Photo By: ProvenWinners.com


The light blue flowers of amsonia appear in late spring to early summer. The willow-like green leaves of this perennial turn golden in fall. Amsonia thrives in partial shade to full sun and will attract butterflies to your garden. Hardy in USDA Zones 3 to 9, depending on species.

Black-Eyed Susan

The prolific, drought-tolerant black-eyed Susan (Rudbeckia fulgida) produces dozens of flowers from mid summer to fall. Also called black-eyed Susan, Rudbeckia hirta is an annual.


Want to add a vertical element to your midsummer garden? Consider gayfeather, whose purple, lavender or white spires are like 3-foot-tall exclamation points. Butterflies and hummingbirds are big fans of this sun-loving perennial.


Baptisias, herbaceous perennials native to the Midwest and eastern U.S., bloom in mid spring to early summer, depending on the species and weather. Colors range from yellow to white to blue. Hardiness varies with species and cultivar, from USDA Zones 3 to 9.


Commonly known as lantana, red sage or yellow sage, this lover of hot weather is a natural butterfly magnet.

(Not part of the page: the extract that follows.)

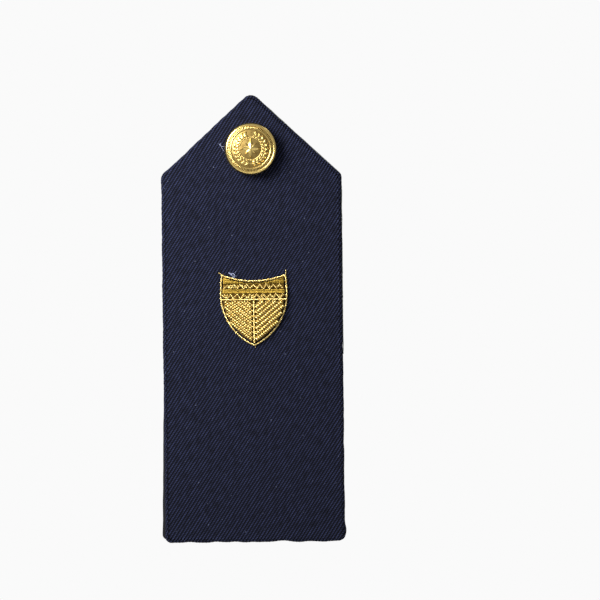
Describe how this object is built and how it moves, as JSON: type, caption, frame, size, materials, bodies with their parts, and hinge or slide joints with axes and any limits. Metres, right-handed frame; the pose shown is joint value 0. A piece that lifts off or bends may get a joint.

This small (18 inches tall and wide), shrubby perennial produces its fragrant blooms throughout the summer in blue, lavender, purple or white, depending on the cultivar. Heliotrope prefers moist, well-drained soil in full sun or, where summers are hot, in afternoon shade. Butterflies are attracted to its flowers, which offer a delightful vanilla scent. Bring container plants under cover for winter or take cuttings.

Butterfly Bush

As its common name would suggest, Buddleia davidii attracts butterflies with its lovely blooms of lavender, pink, white, purple, red or yellow. These blooms can appear beginning in early spring and continue until first frost. In full sun, butterfly bush can grow up to 10 feet tall.